## begin Collected material

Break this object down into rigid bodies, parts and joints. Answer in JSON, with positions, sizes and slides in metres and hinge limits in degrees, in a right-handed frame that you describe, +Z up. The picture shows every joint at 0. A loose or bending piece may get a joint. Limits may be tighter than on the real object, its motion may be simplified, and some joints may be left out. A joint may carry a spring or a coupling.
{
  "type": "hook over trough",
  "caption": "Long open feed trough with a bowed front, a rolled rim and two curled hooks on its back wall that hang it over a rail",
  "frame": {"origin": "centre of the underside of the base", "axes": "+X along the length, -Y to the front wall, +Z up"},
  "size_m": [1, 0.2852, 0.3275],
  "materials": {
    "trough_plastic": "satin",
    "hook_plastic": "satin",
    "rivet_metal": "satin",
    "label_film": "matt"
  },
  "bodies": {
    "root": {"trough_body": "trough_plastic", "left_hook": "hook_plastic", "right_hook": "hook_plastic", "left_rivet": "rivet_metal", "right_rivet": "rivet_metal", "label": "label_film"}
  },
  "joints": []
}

## end Collected material

» Exercise details: All of the data shown above must be copied exactly.

» In response:
Break this object down into rigid bodies, parts and joints. Answer in JSON, with positions, sizes and slides in metres and hinge limits in degrees, in a right-handed frame that you describe, +Z up. The picture shows every joint at 0. A loose or bending piece may get a joint. Limits may be tighter than on the real object, its motion may be simplified, and some joints may be left out. A joint may carry a spring or a coupling.
{
  "type": "hook over trough",
  "caption": "Long open feed trough with a bowed front, a rolled rim and two curled hooks on its back wall that hang it over a rail",
  "frame": {"origin": "centre of the underside of the base", "axes": "+X along the length, -Y to the front wall, +Z up"},
  "size_m": [1, 0.2852, 0.3275],
  "materials": {
    "trough_plastic": "satin",
    "hook_plastic": "satin",
    "rivet_metal": "satin",
    "label_film": "matt"
  },
  "bodies": {
    "root": {"trough_body": "trough_plastic", "left_hook": "hook_plastic", "right_hook": "hook_plastic", "left_rivet": "rivet_metal", "right_rivet": "rivet_metal", "label": "label_film"}
  },
  "joints": []
}